WORK INSTRUCTIONS: All lines featuring the string "joints" are to be listed.

:: RECORDS SUPPLIED ::

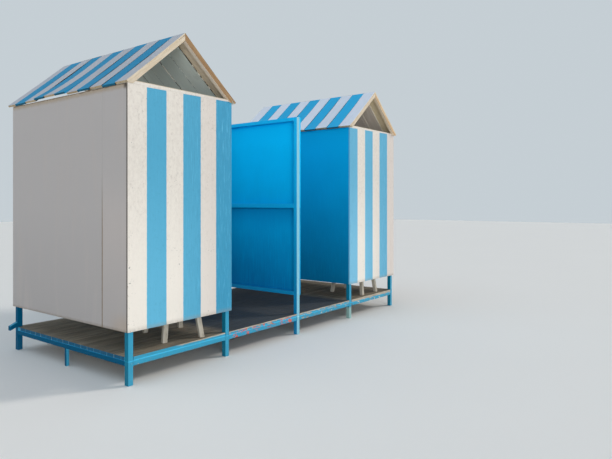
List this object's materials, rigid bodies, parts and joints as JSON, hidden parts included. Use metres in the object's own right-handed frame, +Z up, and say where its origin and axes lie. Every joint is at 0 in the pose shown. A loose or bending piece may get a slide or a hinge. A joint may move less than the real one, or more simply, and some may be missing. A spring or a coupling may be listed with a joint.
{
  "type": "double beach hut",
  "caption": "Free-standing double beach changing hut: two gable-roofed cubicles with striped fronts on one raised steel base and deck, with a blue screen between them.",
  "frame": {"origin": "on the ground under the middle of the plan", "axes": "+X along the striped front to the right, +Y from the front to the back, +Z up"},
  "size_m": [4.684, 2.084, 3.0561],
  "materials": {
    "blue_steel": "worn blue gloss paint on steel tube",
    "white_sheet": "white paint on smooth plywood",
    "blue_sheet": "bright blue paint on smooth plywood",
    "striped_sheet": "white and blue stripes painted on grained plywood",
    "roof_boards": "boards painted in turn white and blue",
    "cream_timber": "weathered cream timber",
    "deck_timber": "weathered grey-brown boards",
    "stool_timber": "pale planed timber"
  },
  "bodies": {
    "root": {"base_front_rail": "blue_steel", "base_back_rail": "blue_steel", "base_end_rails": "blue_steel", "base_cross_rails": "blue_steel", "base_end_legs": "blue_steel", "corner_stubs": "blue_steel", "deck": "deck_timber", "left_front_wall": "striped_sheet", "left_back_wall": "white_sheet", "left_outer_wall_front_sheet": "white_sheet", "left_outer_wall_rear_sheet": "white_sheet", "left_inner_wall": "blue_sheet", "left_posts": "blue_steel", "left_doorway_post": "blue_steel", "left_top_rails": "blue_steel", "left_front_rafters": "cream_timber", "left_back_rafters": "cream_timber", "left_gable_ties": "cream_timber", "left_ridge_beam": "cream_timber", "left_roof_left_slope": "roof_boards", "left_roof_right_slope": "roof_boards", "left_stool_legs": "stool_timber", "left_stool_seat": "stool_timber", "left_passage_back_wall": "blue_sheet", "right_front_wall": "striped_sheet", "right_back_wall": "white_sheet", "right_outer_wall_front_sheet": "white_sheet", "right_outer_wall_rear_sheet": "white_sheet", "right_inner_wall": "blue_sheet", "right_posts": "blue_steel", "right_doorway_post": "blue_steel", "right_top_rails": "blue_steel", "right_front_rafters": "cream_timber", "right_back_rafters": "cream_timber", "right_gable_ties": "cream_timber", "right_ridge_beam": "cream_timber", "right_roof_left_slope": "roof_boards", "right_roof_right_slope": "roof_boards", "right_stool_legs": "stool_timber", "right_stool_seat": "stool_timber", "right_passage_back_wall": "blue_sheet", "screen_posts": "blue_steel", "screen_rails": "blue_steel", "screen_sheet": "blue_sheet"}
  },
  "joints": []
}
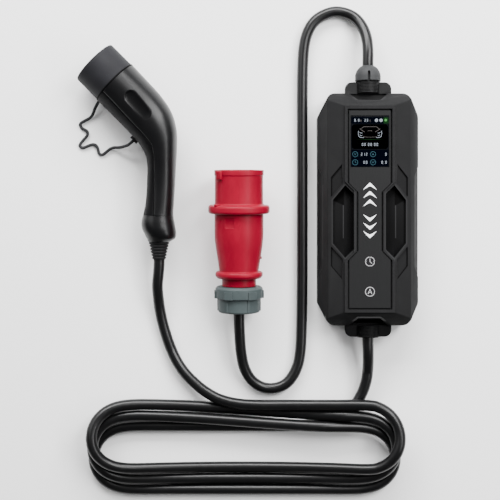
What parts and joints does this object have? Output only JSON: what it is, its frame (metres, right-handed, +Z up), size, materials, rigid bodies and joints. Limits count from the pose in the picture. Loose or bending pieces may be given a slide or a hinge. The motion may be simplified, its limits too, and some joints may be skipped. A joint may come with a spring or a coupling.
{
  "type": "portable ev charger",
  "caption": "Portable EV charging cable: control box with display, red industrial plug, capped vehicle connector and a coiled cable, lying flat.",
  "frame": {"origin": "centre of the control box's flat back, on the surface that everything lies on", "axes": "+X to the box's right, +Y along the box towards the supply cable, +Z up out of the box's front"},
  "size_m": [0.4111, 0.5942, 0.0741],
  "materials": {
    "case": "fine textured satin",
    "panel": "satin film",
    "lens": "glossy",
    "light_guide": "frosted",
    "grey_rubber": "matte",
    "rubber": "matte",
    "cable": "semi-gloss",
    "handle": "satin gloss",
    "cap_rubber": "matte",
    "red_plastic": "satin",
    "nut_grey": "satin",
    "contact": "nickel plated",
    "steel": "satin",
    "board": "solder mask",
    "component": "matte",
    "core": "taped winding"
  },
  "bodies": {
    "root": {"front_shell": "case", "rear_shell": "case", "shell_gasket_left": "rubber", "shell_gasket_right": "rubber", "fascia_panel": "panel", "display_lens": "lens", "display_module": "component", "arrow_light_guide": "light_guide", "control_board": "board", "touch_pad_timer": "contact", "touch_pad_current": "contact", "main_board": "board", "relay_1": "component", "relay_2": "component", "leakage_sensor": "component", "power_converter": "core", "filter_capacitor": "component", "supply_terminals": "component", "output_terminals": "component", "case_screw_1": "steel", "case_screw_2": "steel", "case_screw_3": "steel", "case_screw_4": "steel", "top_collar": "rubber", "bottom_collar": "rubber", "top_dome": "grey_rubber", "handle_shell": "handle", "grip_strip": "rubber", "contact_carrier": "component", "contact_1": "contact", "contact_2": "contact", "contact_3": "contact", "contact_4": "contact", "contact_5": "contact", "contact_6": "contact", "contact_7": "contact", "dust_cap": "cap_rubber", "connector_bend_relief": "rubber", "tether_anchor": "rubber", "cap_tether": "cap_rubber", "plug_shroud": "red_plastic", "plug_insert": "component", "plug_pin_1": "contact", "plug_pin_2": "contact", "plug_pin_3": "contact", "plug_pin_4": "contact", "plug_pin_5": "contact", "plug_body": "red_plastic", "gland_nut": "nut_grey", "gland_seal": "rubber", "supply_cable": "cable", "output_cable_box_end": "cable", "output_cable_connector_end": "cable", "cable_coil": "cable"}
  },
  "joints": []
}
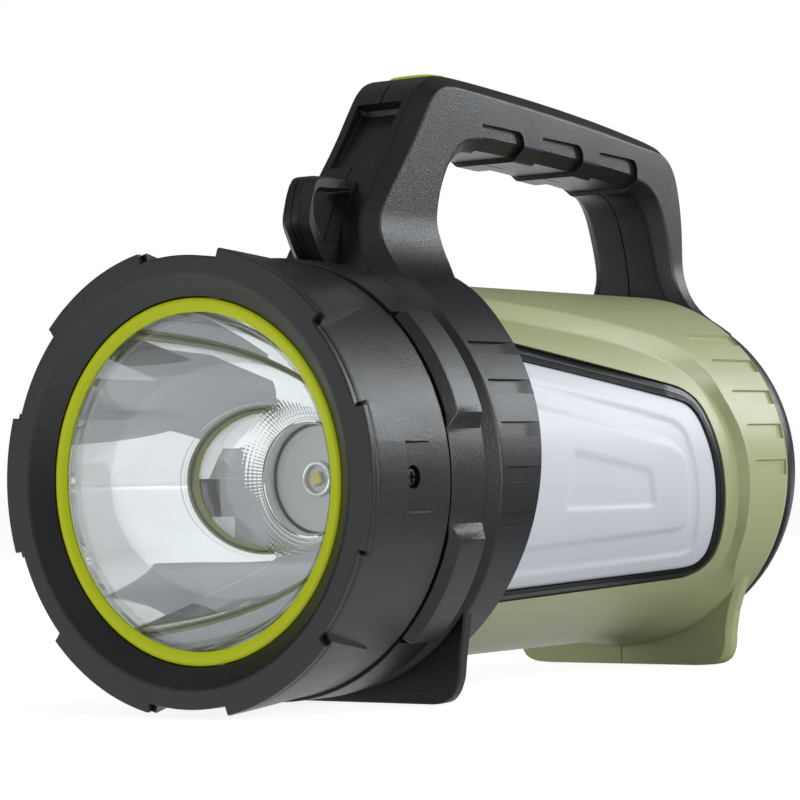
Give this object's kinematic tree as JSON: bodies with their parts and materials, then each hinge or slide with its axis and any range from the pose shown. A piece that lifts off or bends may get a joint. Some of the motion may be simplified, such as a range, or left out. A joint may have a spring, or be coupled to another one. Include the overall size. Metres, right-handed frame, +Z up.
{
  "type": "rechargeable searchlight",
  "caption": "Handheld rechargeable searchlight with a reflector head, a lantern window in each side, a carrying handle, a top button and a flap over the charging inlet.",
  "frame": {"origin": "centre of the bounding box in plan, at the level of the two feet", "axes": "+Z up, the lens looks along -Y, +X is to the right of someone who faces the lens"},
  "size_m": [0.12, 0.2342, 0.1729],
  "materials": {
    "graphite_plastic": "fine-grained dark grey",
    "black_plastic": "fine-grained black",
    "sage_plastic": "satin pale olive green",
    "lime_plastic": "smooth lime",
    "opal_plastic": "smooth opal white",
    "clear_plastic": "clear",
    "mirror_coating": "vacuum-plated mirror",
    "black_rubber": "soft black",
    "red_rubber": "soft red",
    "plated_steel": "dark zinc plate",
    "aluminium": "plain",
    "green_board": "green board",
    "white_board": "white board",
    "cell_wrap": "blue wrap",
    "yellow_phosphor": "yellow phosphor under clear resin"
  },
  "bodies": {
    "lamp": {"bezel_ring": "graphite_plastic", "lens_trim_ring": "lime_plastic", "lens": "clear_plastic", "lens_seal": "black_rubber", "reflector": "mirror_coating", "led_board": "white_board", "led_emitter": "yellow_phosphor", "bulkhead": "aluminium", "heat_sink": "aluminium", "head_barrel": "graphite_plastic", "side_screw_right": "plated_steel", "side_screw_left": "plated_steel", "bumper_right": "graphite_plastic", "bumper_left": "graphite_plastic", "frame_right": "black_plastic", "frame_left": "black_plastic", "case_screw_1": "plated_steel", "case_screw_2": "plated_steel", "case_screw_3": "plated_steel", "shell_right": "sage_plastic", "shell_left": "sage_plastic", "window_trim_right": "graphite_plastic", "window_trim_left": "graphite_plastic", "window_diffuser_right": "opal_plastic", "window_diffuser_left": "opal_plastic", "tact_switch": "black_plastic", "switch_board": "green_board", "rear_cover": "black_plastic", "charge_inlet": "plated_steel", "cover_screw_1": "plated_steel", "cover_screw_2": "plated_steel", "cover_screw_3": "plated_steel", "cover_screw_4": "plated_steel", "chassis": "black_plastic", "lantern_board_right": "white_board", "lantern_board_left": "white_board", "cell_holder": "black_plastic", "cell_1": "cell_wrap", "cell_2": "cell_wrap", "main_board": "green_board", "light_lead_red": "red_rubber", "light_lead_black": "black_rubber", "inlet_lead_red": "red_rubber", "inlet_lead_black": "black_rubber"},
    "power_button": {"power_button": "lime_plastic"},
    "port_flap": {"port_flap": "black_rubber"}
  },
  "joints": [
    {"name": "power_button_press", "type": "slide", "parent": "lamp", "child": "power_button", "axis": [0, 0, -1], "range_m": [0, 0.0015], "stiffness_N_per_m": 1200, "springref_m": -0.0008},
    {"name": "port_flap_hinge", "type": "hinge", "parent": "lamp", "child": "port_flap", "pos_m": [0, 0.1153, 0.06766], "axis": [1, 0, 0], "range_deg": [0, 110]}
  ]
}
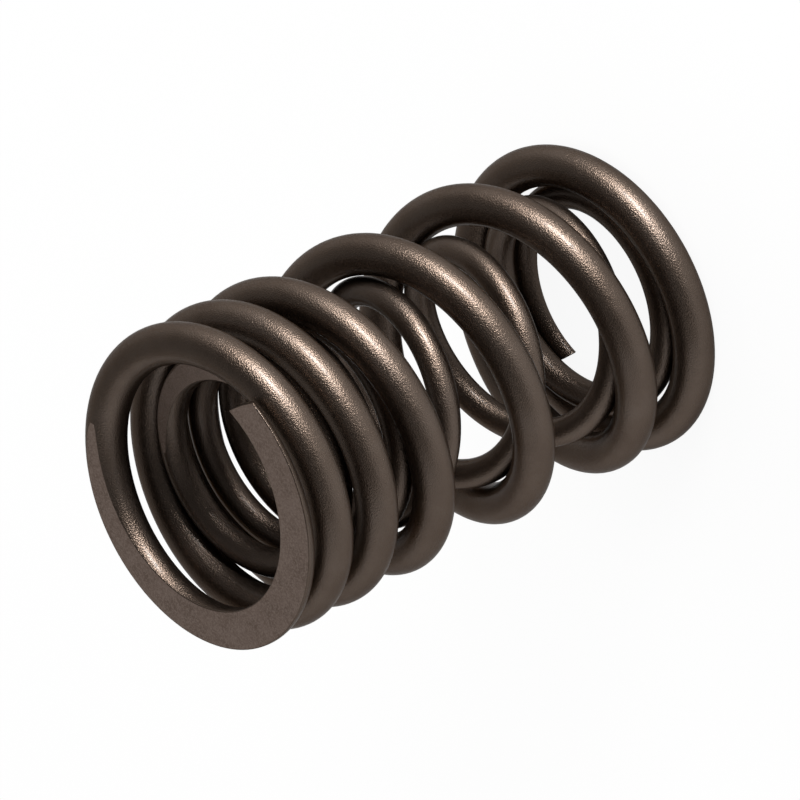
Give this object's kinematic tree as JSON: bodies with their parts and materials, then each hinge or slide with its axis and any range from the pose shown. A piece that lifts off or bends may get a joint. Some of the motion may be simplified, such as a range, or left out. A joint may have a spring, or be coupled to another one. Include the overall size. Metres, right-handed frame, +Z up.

:::

REPLY:
List this object's materials, rigid bodies, parts and joints as JSON, hidden parts included. Use metres in the object's own right-handed frame, +Z up, and say where its origin and axes lie. Every joint is at 0 in the pose shown. A loose or bending piece may get a slide or a hinge. A joint may move less than the real one, or more simply, and some may be missing. A spring or a coupling may be listed with a joint.
  "joints": []
What parts and joints does this object have? Output only JSON: what it is, its frame (metres, right-handed, +Z up), size, materials, rigid bodies and joints. Limits count from the pose in the picture. Loose or bending pieces may be given a slide or a hinge. The motion may be simplified, its limits too, and some joints may be skipped. A joint may come with a spring or a coupling.
  "joints": []
  "joints": [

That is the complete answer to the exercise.